### Collection entries
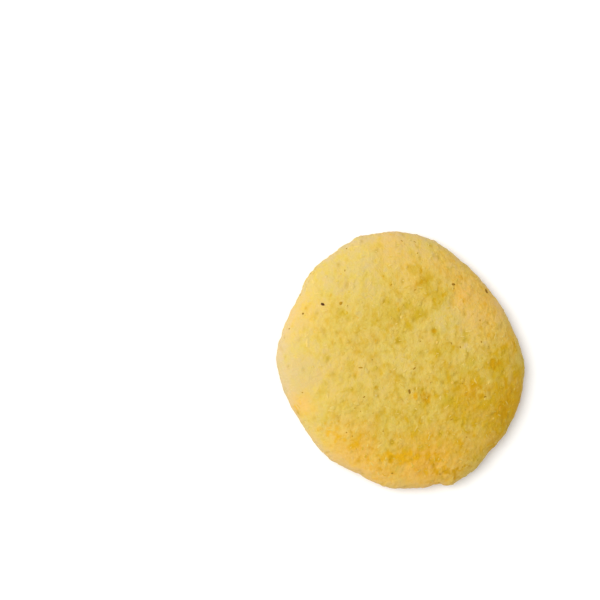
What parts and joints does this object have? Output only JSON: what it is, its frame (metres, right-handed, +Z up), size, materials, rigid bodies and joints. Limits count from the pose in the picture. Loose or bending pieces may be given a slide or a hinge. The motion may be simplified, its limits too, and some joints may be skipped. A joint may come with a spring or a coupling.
{
  "type": "coconut cookie",
  "caption": "Round baked cookie with a low domed crust, soft rolled edge and flat underside, flecked with fine coconut.",
  "frame": {"origin": "middle of the flat underside, below the centre of the cookie's box", "axes": "+Z up through the domed crust; +X and +Y lie along the picture's right and up directions"},
  "size_m": [0.0712, 0.0718, 0.0117],
  "materials": {
    "baked_dough": "matt baked dough, pale golden yellow with coconut flecks and golden-brown toasted patches"
  },
  "bodies": {
    "root": {"cookie": "baked_dough"}
  },
  "joints": []
}
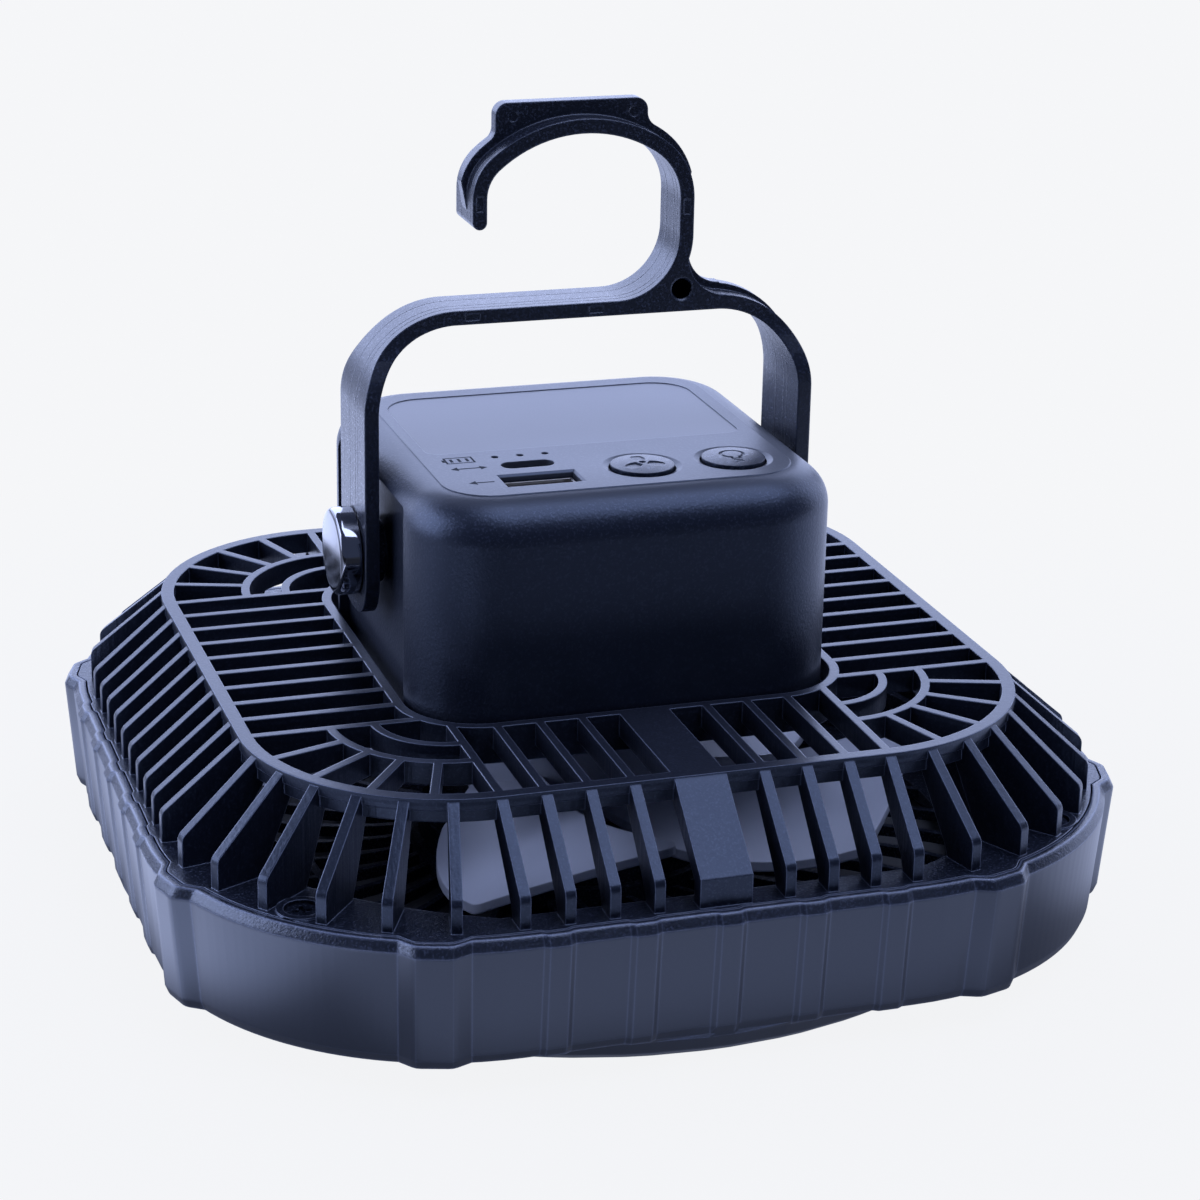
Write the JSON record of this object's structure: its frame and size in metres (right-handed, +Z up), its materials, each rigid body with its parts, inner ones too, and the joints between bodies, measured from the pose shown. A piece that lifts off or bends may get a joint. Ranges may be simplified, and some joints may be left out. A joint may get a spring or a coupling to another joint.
{
  "type": "portable camping fan",
  "caption": "Square battery fan with a slatted rear grille, a round lamp in its guarded front, a battery housing on its back and a swinging handle that ends in a hook.",
  "frame": {"origin": "centre of the round front rim's footprint, on the table that the fan lies on", "axes": "+Z up from the front rim through the battery housing to the hook, +X along the handle's pivots towards the closed side of the hook, -Y towards the sockets and buttons"},
  "size_m": [0.1712, 0.1712, 0.1412],
  "materials": {
    "body_plastic": "satin black, fine grain",
    "button_plastic": "satin black",
    "label_film": "matt, unprinted",
    "blade_plastic": "smoke grey, slightly clear",
    "frosted_lens": "frosted",
    "knob_chrome": "polished",
    "screw_steel": "plated",
    "socket_steel": "plated",
    "bearing_bronze": "sintered",
    "copper_winding": "enamelled wire",
    "magnet": "matt",
    "white_board": "solder mask",
    "green_board": "solder mask",
    "cell_wrap": "shrink wrap",
    "washer_rubber": "matt"
  },
  "bodies": {
    "chassis": {"bumper_frame": "body_plastic", "screw_posts": "body_plastic", "rear_grille": "body_plastic", "front_guard": "body_plastic", "air_duct": "body_plastic", "grille_screws": "screw_steel", "lamp_cup": "body_plastic", "lamp_board": "white_board", "lamp_lens": "frosted_lens", "motor_mount": "body_plastic", "motor_stator": "copper_winding", "shaft_bearings": "bearing_bronze", "pod_shell": "body_plastic", "battery_cells": "cell_wrap", "cell_saddles": "body_plastic", "control_board": "green_board", "usb_a_socket": "socket_steel", "usb_c_socket": "socket_steel", "charge_lights": "frosted_lens", "button_switches": "body_plastic", "label_plate": "label_film", "pod_screws": "screw_steel", "left_knob": "knob_chrome", "right_knob": "knob_chrome", "left_bolt": "screw_steel", "right_bolt": "screw_steel", "friction_washers": "washer_rubber"},
    "rotor": {"impeller": "blade_plastic", "magnet_ring": "magnet", "motor_shaft": "screw_steel"},
    "fan_key": {"fan_button": "button_plastic"},
    "light_key": {"light_button": "button_plastic"},
    "carry_handle": {"handle": "body_plastic"}
  },
  "joints": [
    {"name": "impeller_spin", "type": "hinge", "parent": "chassis", "child": "rotor", "pos_m": [0, 0, 0.02], "axis": [0, 0, 1], "continuous": true},
    {"name": "handle_swing", "type": "hinge", "parent": "chassis", "child": "carry_handle", "pos_m": [0, 0, 0.0634], "axis": [1, 0, 0], "range_deg": [-90, 90]},
    {"name": "fan_button_press", "type": "slide", "parent": "chassis", "child": "fan_key", "axis": [0, 0, -1], "range_m": [0, 0.0008], "stiffness_N_per_m": 300, "springref_m": -0.001},
    {"name": "light_button_press", "type": "slide", "parent": "chassis", "child": "light_key", "axis": [0, 0, -1], "range_m": [0, 0.0008], "stiffness_N_per_m": 300, "springref_m": -0.001}
  ]
}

### Required task
Repeat the data verbatim.

### Reply
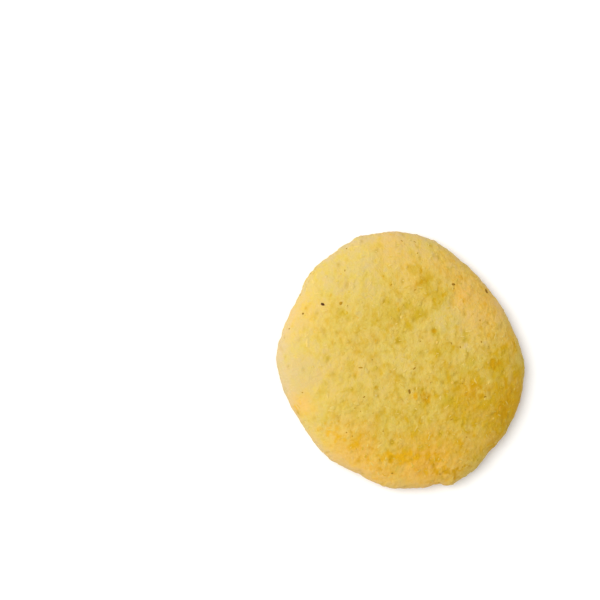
What parts and joints does this object have? Output only JSON: what it is, its frame (metres, right-handed, +Z up), size, materials, rigid bodies and joints. Limits count from the pose in the picture. Loose or bending pieces may be given a slide or a hinge. The motion may be simplified, its limits too, and some joints may be skipped. A joint may come with a spring or a coupling.
{
  "type": "coconut cookie",
  "caption": "Round baked cookie with a low domed crust, soft rolled edge and flat underside, flecked with fine coconut.",
  "frame": {"origin": "middle of the flat underside, below the centre of the cookie's box", "axes": "+Z up through the domed crust; +X and +Y lie along the picture's right and up directions"},
  "size_m": [0.0712, 0.0718, 0.0117],
  "materials": {
    "baked_dough": "matt baked dough, pale golden yellow with coconut flecks and golden-brown toasted patches"
  },
  "bodies": {
    "root": {"cookie": "baked_dough"}
  },
  "joints": []
}
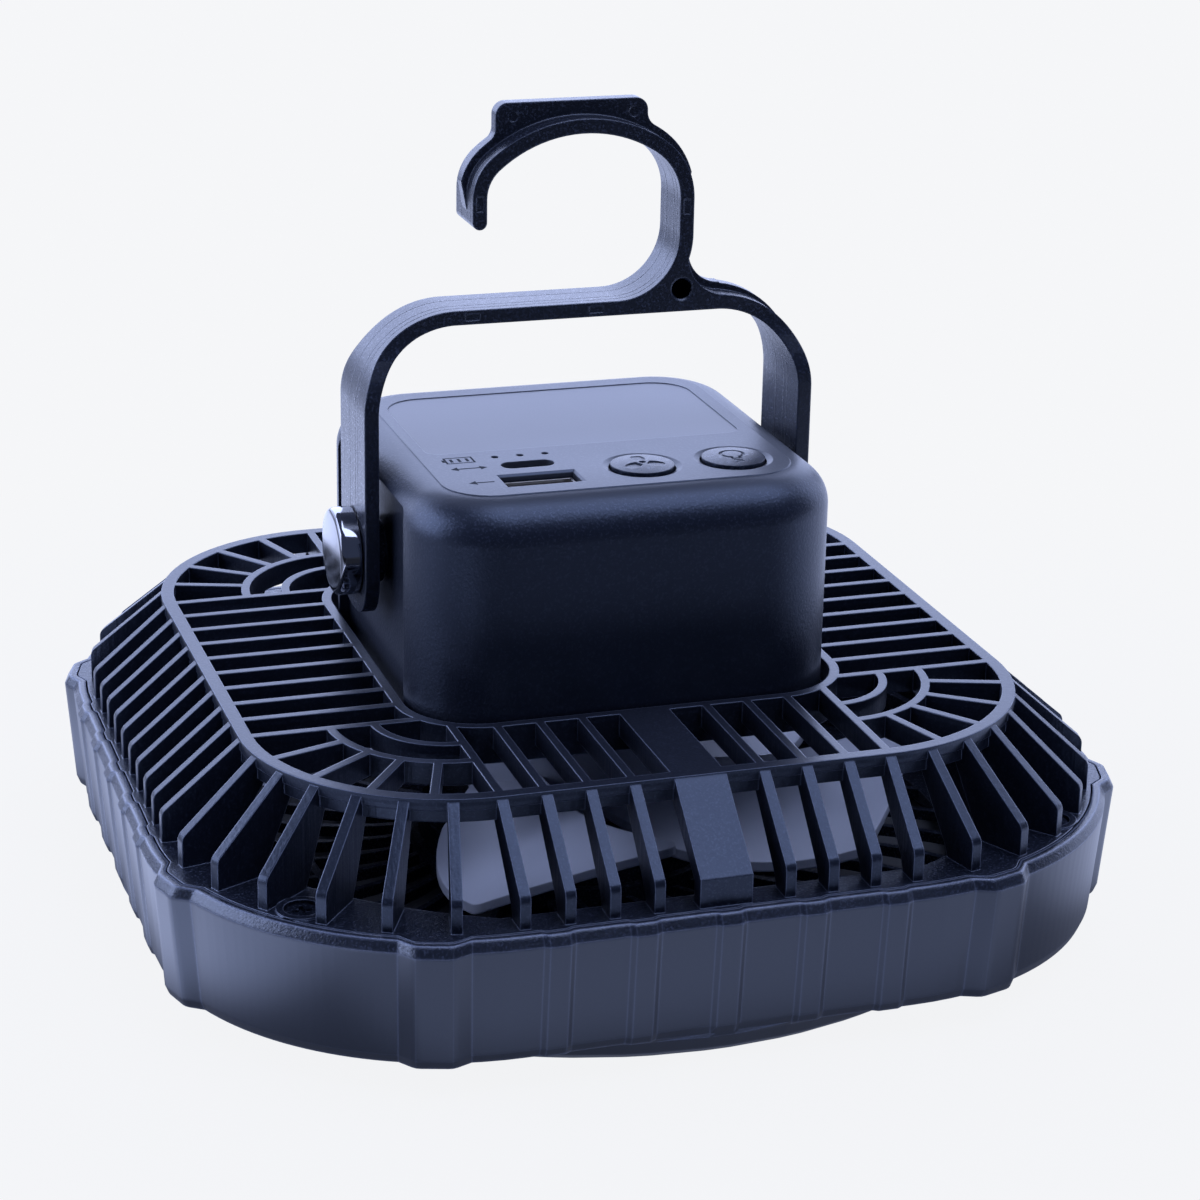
Write the JSON record of this object's structure: its frame and size in metres (right-handed, +Z up), its materials, each rigid body with its parts, inner ones too, and the joints between bodies, measured from the pose shown. A piece that lifts off or bends may get a joint. Ranges may be simplified, and some joints may be left out. A joint may get a spring or a coupling to another joint.
{
  "type": "portable camping fan",
  "caption": "Square battery fan with a slatted rear grille, a round lamp in its guarded front, a battery housing on its back and a swinging handle that ends in a hook.",
  "frame": {"origin": "centre of the round front rim's footprint, on the table that the fan lies on", "axes": "+Z up from the front rim through the battery housing to the hook, +X along the handle's pivots towards the closed side of the hook, -Y towards the sockets and buttons"},
  "size_m": [0.1712, 0.1712, 0.1412],
  "materials": {
    "body_plastic": "satin black, fine grain",
    "button_plastic": "satin black",
    "label_film": "matt, unprinted",
    "blade_plastic": "smoke grey, slightly clear",
    "frosted_lens": "frosted",
    "knob_chrome": "polished",
    "screw_steel": "plated",
    "socket_steel": "plated",
    "bearing_bronze": "sintered",
    "copper_winding": "enamelled wire",
    "magnet": "matt",
    "white_board": "solder mask",
    "green_board": "solder mask",
    "cell_wrap": "shrink wrap",
    "washer_rubber": "matt"
  },
  "bodies": {
    "chassis": {"bumper_frame": "body_plastic", "screw_posts": "body_plastic", "rear_grille": "body_plastic", "front_guard": "body_plastic", "air_duct": "body_plastic", "grille_screws": "screw_steel", "lamp_cup": "body_plastic", "lamp_board": "white_board", "lamp_lens": "frosted_lens", "motor_mount": "body_plastic", "motor_stator": "copper_winding", "shaft_bearings": "bearing_bronze", "pod_shell": "body_plastic", "battery_cells": "cell_wrap", "cell_saddles": "body_plastic", "control_board": "green_board", "usb_a_socket": "socket_steel", "usb_c_socket": "socket_steel", "charge_lights": "frosted_lens", "button_switches": "body_plastic", "label_plate": "label_film", "pod_screws": "screw_steel", "left_knob": "knob_chrome", "right_knob": "knob_chrome", "left_bolt": "screw_steel", "right_bolt": "screw_steel", "friction_washers": "washer_rubber"},
    "rotor": {"impeller": "blade_plastic", "magnet_ring": "magnet", "motor_shaft": "screw_steel"},
    "fan_key": {"fan_button": "button_plastic"},
    "light_key": {"light_button": "button_plastic"},
    "carry_handle": {"handle": "body_plastic"}
  },
  "joints": [
    {"name": "impeller_spin", "type": "hinge", "parent": "chassis", "child": "rotor", "pos_m": [0, 0, 0.02], "axis": [0, 0, 1], "continuous": true},
    {"name": "handle_swing", "type": "hinge", "parent": "chassis", "child": "carry_handle", "pos_m": [0, 0, 0.0634], "axis": [1, 0, 0], "range_deg": [-90, 90]},
    {"name": "fan_button_press", "type": "slide", "parent": "chassis", "child": "fan_key", "axis": [0, 0, -1], "range_m": [0, 0.0008], "stiffness_N_per_m": 300, "springref_m": -0.001},
    {"name": "light_button_press", "type": "slide", "parent": "chassis", "child": "light_key", "axis": [0, 0, -1], "range_m": [0, 0.0008], "stiffness_N_per_m": 300, "springref_m": -0.001}
  ]
}